[Some records]
* Start *
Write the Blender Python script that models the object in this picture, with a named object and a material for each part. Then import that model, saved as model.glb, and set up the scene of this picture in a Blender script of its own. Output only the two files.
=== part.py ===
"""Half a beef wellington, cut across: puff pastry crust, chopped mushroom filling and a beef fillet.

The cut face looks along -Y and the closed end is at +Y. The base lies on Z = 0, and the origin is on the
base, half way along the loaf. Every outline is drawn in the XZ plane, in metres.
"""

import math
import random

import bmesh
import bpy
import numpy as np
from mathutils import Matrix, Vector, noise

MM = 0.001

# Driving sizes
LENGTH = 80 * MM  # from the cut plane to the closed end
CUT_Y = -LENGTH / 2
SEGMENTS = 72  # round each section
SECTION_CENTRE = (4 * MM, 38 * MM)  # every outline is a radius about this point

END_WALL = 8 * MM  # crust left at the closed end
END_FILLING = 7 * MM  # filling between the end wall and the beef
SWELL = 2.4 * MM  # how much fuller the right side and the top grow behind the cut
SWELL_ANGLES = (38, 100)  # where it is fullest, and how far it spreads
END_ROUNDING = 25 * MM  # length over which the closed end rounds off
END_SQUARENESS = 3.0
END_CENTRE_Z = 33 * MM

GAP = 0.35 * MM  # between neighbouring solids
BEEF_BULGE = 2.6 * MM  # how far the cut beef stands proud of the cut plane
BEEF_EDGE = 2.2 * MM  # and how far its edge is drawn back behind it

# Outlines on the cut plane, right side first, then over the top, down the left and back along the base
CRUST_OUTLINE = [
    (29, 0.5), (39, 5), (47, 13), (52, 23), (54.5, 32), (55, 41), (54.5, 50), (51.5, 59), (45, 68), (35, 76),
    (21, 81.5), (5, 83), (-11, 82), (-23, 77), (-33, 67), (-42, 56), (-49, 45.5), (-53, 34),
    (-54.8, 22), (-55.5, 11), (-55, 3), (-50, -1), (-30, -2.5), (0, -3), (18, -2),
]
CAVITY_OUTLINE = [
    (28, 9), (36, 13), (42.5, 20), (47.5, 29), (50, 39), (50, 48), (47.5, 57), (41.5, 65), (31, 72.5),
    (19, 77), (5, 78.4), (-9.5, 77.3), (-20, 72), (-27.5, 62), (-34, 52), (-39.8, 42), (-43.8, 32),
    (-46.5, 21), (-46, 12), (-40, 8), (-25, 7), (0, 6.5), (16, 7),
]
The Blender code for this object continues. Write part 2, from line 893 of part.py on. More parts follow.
* End *
## Job
Find the lines with the string "part" and reproduce them.

## Full response
Write the Blender Python script that models the object in this picture, with a named object and a material for each part. Then import that model, saved as model.glb, and set up the scene of this picture in a Blender script of its own. Output only the two files.
=== part.py ===
The Blender code for this object continues. Write part 2, from line 893 of part.py on. More parts follow.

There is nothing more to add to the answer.